While studying dance at Kerala Kalamandalam, she often went with the dance team of Gangadharan Master at Kalamandalam. Their dance performance would have preceded KPAC's play, and through that trips she got acquainted with the Kerala People's Arts Club (KPAC). It was in 1957, people including Thoppil Bhasi invited her to KPAC. The first play she acted in KPAC was 'Survekkallu'. Later, she acted in plays like 'Mudiyanaya Putran', and 'Enik maranamilla', and travelled all over Kerala with the KPAC troupe.

Since she was mainly a dancer, the influence of dance even on her movements became a problem in the stage acting. It was Thoppil Bhasi who changed that and turned her into a theatre actress,' says Beatrice.

After joining the KPAC, she later became close to the Communist Party of India. Although her family members were communist sympathizers, she left the KPAC and joined other troops due to opposition from the other family members and locals, even during her marriage.

Later, she went abroad with her husband for two years. During that time, her husband suffered a stroke. While she was suffering her life with her two children and her husband who was bedridden for six years, she was invited to rejoin the KPAC, and she accepted the invitation and rejoined.

During her second foray into theatre acting with KPAC, she toured all over India with noted plays like 'Innale, Innu, Nale', and 'Ningalenne Communist Akki'. Beatrice, who was with KPAC for 22 of her 60-year theatrical career.

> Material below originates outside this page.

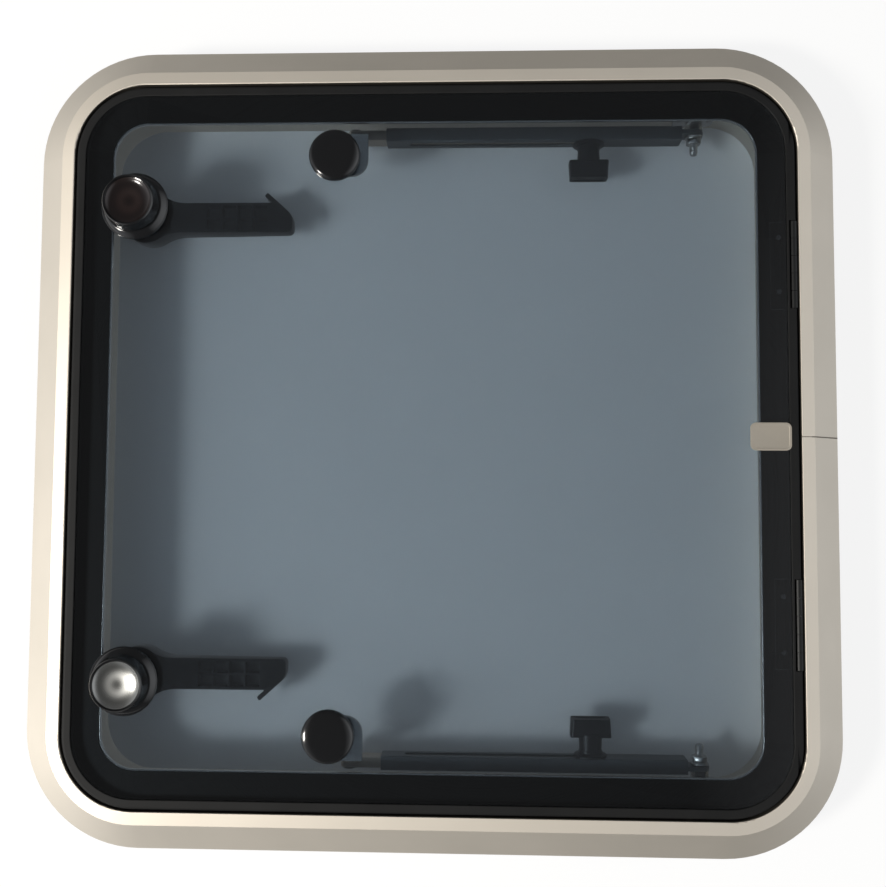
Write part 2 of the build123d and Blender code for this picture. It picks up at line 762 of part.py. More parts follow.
with BuildPart() as stay_bolt:
    with BuildSketch(front_face(spigot_inner - stay_bolt_reach, stay_pivot_x, stay_pivot_z)):
        Circle(stay_bolt_radius)
    extrude(amount=stay_bolt_reach)
    fillet(stay_bolt.edges().sort_by(Axis.Y)[-1], stay_bolt_edge_radius)
write_pair(stay_bolt, "stay_bolt")

washer_outer_y = eye_inner_y - running_gap
nut_outer_y = washer_outer_y - stay_washer_thickness
nut_inner_y = nut_outer_y - stay_nut_height
with BuildPart() as stay_nut:
    with BuildSketch(front_face(nut_outer_y, stay_pivot_x, stay_pivot_z)):
        Circle(stay_washer_radius)
    extrude(amount=stay_washer_thickness)
    with BuildSketch(front_face(nut_inner_y, stay_pivot_x, stay_pivot_z)):
        RegularPolygon(stay_nut_flats / 2, 6, major_radius=False)
    extrude(amount=stay_nut_height)
    with BuildSketch(front_face(nut_inner_y, stay_pivot_x, stay_pivot_z)):
        Circle(stay_bolt_radius)
    extrude(amount=washer_outer_y - nut_inner_y, mode=Mode.SUBTRACT)
write_pair(stay_nut, "stay_nut")

# Stay channels: a slotted tube with its plugged end drawn out to the pivot eye
slot_end_x = clamp_x + slot_end_room
channel_middle_y = (channel_outer_y + channel_inner_y) / 2
with BuildPart() as stay_channel:
    with BuildSketch(Plane.YZ.offset(channel_start_x)):
        with Locations((-channel_middle_y, stay_pivot_z)):
            RectangleRounded(channel_width, channel_height, channel_edge_radius)
    extrude(amount=channel_end_x - channel_start_x)
    with BuildSketch(Plane.YZ.offset(channel_start_x)):
        with Locations((-channel_middle_y, stay_pivot_z)):
            Rectangle(channel_width - 2 * channel_wall, channel_height - 2 * channel_wall)
    extrude(amount=channel_end_x - channel_plug - channel_start_x, mode=Mode.SUBTRACT)
    with BuildSketch(front_face(channel_inner_y)):
        with Locations(((slot_start_x + slot_end_x) / 2, stay_pivot_z)):
            SlotOverall(slot_end_x - slot_start_x, slot_height)
    extrude(amount=channel_wall, mode=Mode.SUBTRACT)
    with BuildSketch(front_face(eye_inner_y)):
        with Locations((stay_pivot_x, stay_pivot_z)):
            Circle(eye_radius)
            Rectangle(stay_pivot_x - channel_end_x, 2 * eye_radius, align=(Align.MAX, Align.CENTER))
            Circle(stay_bolt_radius + running_clearance, mode=Mode.SUBTRACT)
    extrude(amount=eye_thickness)
write_pair(stay_channel, "stay_channel")

# Stay bars, which slide in the channels
with BuildPart() as stay_bar:
    with BuildSketch(front_face(bar_inner_y)):
        with Locations((stay_lid_pivot_x, stay_pivot_z)):
            Circle(bar_height / 2)
            Rectangle(bar_tail_x - stay_lid_pivot_x, bar_height, align=(Align.MIN, Align.CENTER))
            Circle(rivet_radius, mode=Mode.SUBTRACT)
        with Locations((clamp_x, stay_pivot_z)):
            Circle(clamp_stud_radius + running_clearance, mode=Mode.SUBTRACT)
    extrude(amount=bar_width)
write_pair(stay_bar, "stay_bar")

with BuildPart() as stay_rivet:
    with BuildSketch(front_face(ear_outer_y + running_gap, stay_lid_pivot_x, stay_pivot_z)):
        Circle(rivet_collar_radius)
    extrude(amount=bar_inner_y - ear_outer_y - running_gap)
    with BuildSketch(front_face(bar_inner_y, stay_lid_pivot_x, stay_pivot_z)):
        Circle(rivet_radius)
    extrude(amount=bar_width)
    with BuildSketch(front_face(bar_outer_y, stay_lid_pivot_x, stay_pivot_z)):
        Circle(rivet_head_radius)
    extrude(amount=rivet_head_height)
write_pair(stay_rivet, "stay_rivet")

# Clamp knobs with their studs
with BuildPart() as stay_knob:
    with BuildSketch(front_face(clamp_stem_y, clamp_x, stay_pivot_z)):
        Circle(clamp_flange_radius)
    extrude(amount=clamp_flange_thickness)
    with BuildSketch(front_face(clamp_head_y, clamp_x, stay_pivot_z)):
        Circle(clamp_stem_radius)
    extrude(amount=clamp_stem_length)
    with BuildSketch(front_face(clamp_end_y, clamp_x, stay_pivot_z)):
        RectangleRounded(clamp_head_width, clamp_head_depth, clamp_edge_radius)
    extrude(amount=clamp_head_length)
    fillet(stay_knob.faces().sort_by(Axis.Y)[-1].edges(), clamp_edge_radius / 2)
    with BuildSketch(front_face(clamp_flange_y - clamp_stud_in_knob, clamp_x, stay_pivot_z)):
        Circle(clamp_stud_radius)
    extrude(amount=clamp_stud_in_knob, mode=Mode.SUBTRACT)
write_pair(stay_knob, "stay_knob")

with BuildPart() as stay_knob_stud:
    with BuildSketch(front_face(clamp_flange_y - clamp_stud_in_knob, clamp_x, stay_pivot_z)):
        Circle(clamp_stud_radius)
    extrude(amount=bar_inner_y + clamp_stud_in_bar - clamp_flange_y + clamp_stud_in_knob)
write_pair(stay_knob_stud, "stay_knob_stud")

# Lid ends of the stays: domed cap and washer on the lens, stud and nut through it, bracket below
cap_profile = front_face(cap_y, cap_x)
cap_axis = Axis((cap_x, -cap_y, 0), (0, 0, 1))
with BuildPart() as stay_cap:
    with BuildSketch(cap_profile) as cap_section:
        with BuildLine():
            Polyline((0, cap_bottom), (cap_radius, cap_bottom), (cap_radius, cap_bottom + cap_side_height))
            TangentArc(
                (0, cap_bottom + cap_height),
                (cap_radius, cap_bottom + cap_side_height),
                tangent=(1, 0),
            )
            Line((0, cap_bottom + cap_height), (0, cap_bottom))
        make_face()
        fillet(cap_section.vertices().group_by(Axis.X)[-1].sort_by(Axis.Y)[-1], cap_edge_radius)
    revolve(axis=cap_axis)
    with BuildSketch(Plane((cap_x, -cap_y, cap_bottom))):
        Circle(stud_radius)
    extrude(amount=stud_in_cap, mode=Mode.SUBTRACT)
write_pair(stay_cap, "stay_cap")

with BuildPart() as stay_cap_washer:
    with BuildSketch(Plane((cap_x, -cap_y, lens_top))):
        Circle(cap_washer_radius)
        Circle(stud_radius + barrel_clearance, mode=Mode.SUBTRACT)
    extrude(amount=cap_washer_thickness)
write_pair(stay_cap_washer, "stay_cap_washer")

stud_bottom = stud_nut_bottom - stud_below_nut
with BuildPart() as stay_stud:
    with BuildSketch(Plane((cap_x, -cap_y, stud_bottom))):
        Circle(stud_radius)
    extrude(amount=cap_bottom + stud_in_cap - stud_bottom)
write_pair(stay_stud, "stay_stud")

with BuildPart() as stay_stud_nut:
    with BuildSketch(Plane((cap_x, -cap_y, stud_nut_bottom))):
        RegularPolygon(stud_nut_flats / 2, 6, major_radius=False)
        Circle(stud_radius, mode=Mode.SUBTRACT)
    extrude(amount=stud_nut_height)
write_pair(stay_stud_nut, "stay_stud_nut")

with BuildPart() as stay_bracket:
    with BuildSketch(Plane.XY.offset(bracket_bottom)) as bracket_plate:
        with Locations(((cap_x + stay_lid_pivot_x) / 2, -ear_outer_y)):
            Rectangle(bracket_length, ear_outer_y - bracket_inner_y, align=(Align.CENTER, Align.MIN))
        fillet(bracket_plate.vertices().group_by(Axis.Y)[-1], bracket_corner_radius)
        with Locations((cap_x, -cap_y)):
            Circle(stud_radius + barrel_clearance, mode=Mode.SUBTRACT)
    extrude(amount=bracket_thickness)
    with BuildSketch(front_face(ear_inner_y, stay_lid_pivot_x, stay_pivot_z)):
        with BuildLine():
            ear_top = lens_bottom - stay_pivot_z
            Polyline(
                (-ear_radius, 0),
                (-ear_top_width / 2, ear_top),
                (ear_top_width / 2, ear_top),
                (ear_radius, 0),
            )
            RadiusArc((ear_radius, 0), (-ear_radius, 0), -ear_radius)
        make_face()
        Circle(ear_hole_radius, mode=Mode.SUBTRACT)
    extrude(amount=bracket_thickness)
write_pair(stay_bracket, "stay_bracket")
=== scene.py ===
import bmesh
import bpy
from math import atan2, cos, pi, radians, sin, tan
from mathutils import Matrix, Vector


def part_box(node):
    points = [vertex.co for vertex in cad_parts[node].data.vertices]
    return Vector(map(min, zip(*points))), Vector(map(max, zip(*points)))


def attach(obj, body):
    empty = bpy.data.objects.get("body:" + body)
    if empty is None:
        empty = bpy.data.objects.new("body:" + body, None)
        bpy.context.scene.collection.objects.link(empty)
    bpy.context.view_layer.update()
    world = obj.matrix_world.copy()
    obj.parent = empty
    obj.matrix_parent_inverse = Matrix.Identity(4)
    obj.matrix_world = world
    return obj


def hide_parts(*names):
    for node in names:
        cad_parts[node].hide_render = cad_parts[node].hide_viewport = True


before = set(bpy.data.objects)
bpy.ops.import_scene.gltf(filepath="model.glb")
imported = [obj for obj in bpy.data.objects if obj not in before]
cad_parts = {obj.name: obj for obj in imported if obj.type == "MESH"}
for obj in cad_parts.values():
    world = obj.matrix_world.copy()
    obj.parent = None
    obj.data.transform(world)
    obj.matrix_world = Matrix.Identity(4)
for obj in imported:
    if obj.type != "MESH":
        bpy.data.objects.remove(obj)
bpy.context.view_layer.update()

mm = 0.001
scene = bpy.context.scene
scene.view_settings.view_transform = "Standard"


def linearColour(hexText):
    # sRGB hex as a painter reads it, turned to the linear values that a shader takes
    channels = [int(hexText[i:i + 2], 16) / 255 for i in (1, 3, 5)]
    return tuple(c / 12.92 if c <= 0.04045 else ((c + 0.055) / 1.055) ** 2.4 for c in channels) + (1.0,)


def addNode(tree, kind, settings=None, links=None):
    node = tree.nodes.new(kind)
    for name, value in (settings or {}).items():
        if isinstance(name, int) or name in node.inputs:
            node.inputs[name].default_value = value
        else:
            setattr(node, name, value)
    for name, source in (links or {}).items():
        tree.links.new(source, node.inputs[name])
    return node


def startMaterial(name):
    material = bpy.data.materials.new(name)
    material.use_nodes = True
    tree = material.node_tree
    tree.nodes.clear()
    place = addNode(tree, "ShaderNodeTexCoord").outputs["Object"]
    return material, tree, place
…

After leaving KPAC, she worked in Cochin Sangamithra for eight years and later in other troupes in Kerala like Suryasoma, Angamaly Pooja, Thiruvananthapuram Aradhana, Kundamkulam Geethanjali, Poonjar Navadhara, and Vaikom Malavika. She last acted in John Fernandes' play 'Kolakolli'.

==Film career ==
Beatrice has acted in Malayalam films like, Oru Sundariyude Katha (1972) and Enippadikal (1973) directed by Thoppil Bhasi, Hridayam Oru Kshethram (1976) directed by P. Subramaniam, Manimuzhakkam (1978) directed by P. A. Backer, Ahalya (1978) directed by Babu Nanthankode, Madaalasa (1978) directed by J. Williams, Lillipookkal (1979) directed by T. S. Mohan, Randu Mukhangal (1981) directed by P. G. Vasudevan, Kaalam (1982) directed by Hemachandran, Kanakachilanga Kilungi Kilungi (1982) directed by Vijayaraghavan, Calender (2009) directed by Mahesh Padmanabhan, Vadhyar (2012) directed by Nidheesh Shakti, Amen (2013) directed by Lijo Jose Pellissery and Annayum Rasoolum (2013) directed by Rajeev Ravi.

==Awards and honors==
Beatrice received the Kerala Sangeetha Nataka Akademi Award in 1988 and the State Award for drama acting in 1998 for her performance in Angamaly Pooja's 'Deshavilakku'. She also won the POC Award for Poonjar Navadhara's 'Akshayamanasam'. In 2020, Beatrice received the Kerala Sangeetha Nataka Akademi Fellowship for the year 2019. In 2025, she received the Indian People's Theatre Association (IPTA) V. T. Bhattathiripad Memorial State Drama Award.